Why the timing of Sandberg’s exit from Meta is terrible given severe challenges
On 1 June Sheryl Sandberg, Meta Platform’s (FB:NASDAQ) chief operating officer, trusted lieutenant and ‘the first real adult in the room at Facebook’, announced her departure from the business.
Sandberg’s exit comes at a time when Facebook-owner Meta’s growth has slowed to single digits and risks destabilising a group that faces a series of structural problems.
The severity of the obstacles facing the firm is reflected in the 40% decline in the share price over the last six months.
It is worth putting Sandberg’s tenure into context to illustrate how her exit could affect the company’s ability to address the issues it faces.
Having joined in 2008, Sandberg had a key role in turning the company from a fast-growing but loss-making leader in the nascent world of social media, valued at between $3.75 billion and $5 billion according to contemporaneous reports in BusinessWeek, to a global advertising giant with quarterly net income of nearly $7.5 billion, and a market valuation of more than $500 billion notwithstanding the recent collapse in the shares.

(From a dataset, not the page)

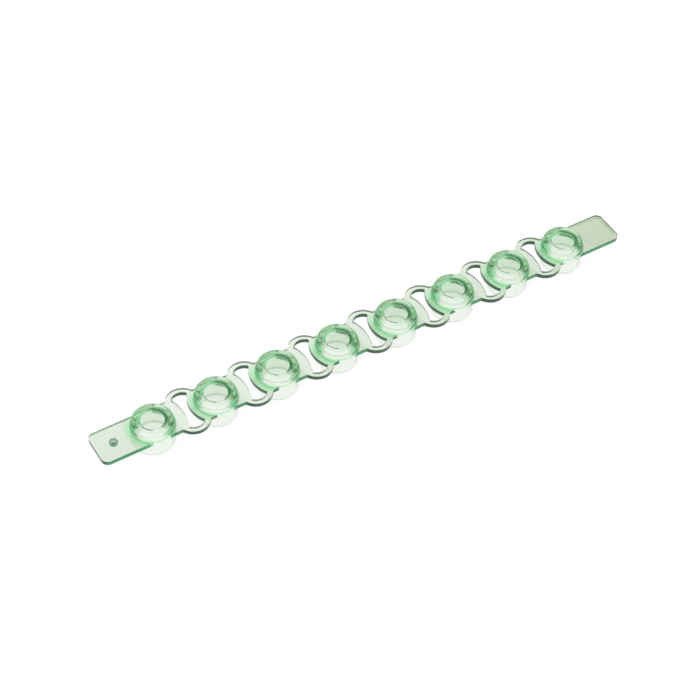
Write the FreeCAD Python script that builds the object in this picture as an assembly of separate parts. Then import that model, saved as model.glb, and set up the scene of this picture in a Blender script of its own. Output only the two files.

In its existing business Meta faces increased competition from TikTok and Snap (SNAP:NYSE), and Apple (APPLE:NASDAQ). And Apple’s new anti-tracking software is estimated to have cost the group around $10 billion in ad revenue in 2022.
And there are a number of reasons Mark Zuckerberg’s vision to create a first mover advantage in the metaverse (a series of interconnected worlds that enable participants to interact with their digital objects and avatars) could be knocked off course.
Meta is investing billions of dollars to develop its vision of the metaverse. In 2021 the group spent $10.2 billion, equivalent to 8.6% of its total annual revenue on its Reality Labs business. This division is responsible for developing augmented and virtual reality headsets and software.
However there is no guarantee that Zuckerberg’s vision of the metaverse will become profitable.
The short-term success of this play on augmented and virtual reality or VR is contingent upon the widespread adoption of a new high-end VR headset named Project Cambria, which features cameras that pass high resolution full-colour video to the headset’s screen. This innovation is accompanied by big technical challenges.
Zuckerberg also faces competition from other extremely well resourced technology companies. Microsoft (MSFT:NASDAQ) is investing in its own version of the metaverse, with the aim of improving remote meetings.
Online game platform and game creation system company Roblox Corporation (RBLX:NYSE) already has its own well-developed metaverse which allows gamers to create and host their own game worlds.
And Nvidia (NDVA:NASDAQ), which designs graphic processing units for the gaming and professional markets, is investing in its own Omniverse. This is an open platform built for virtual collaboration and real time physically accurate simulations.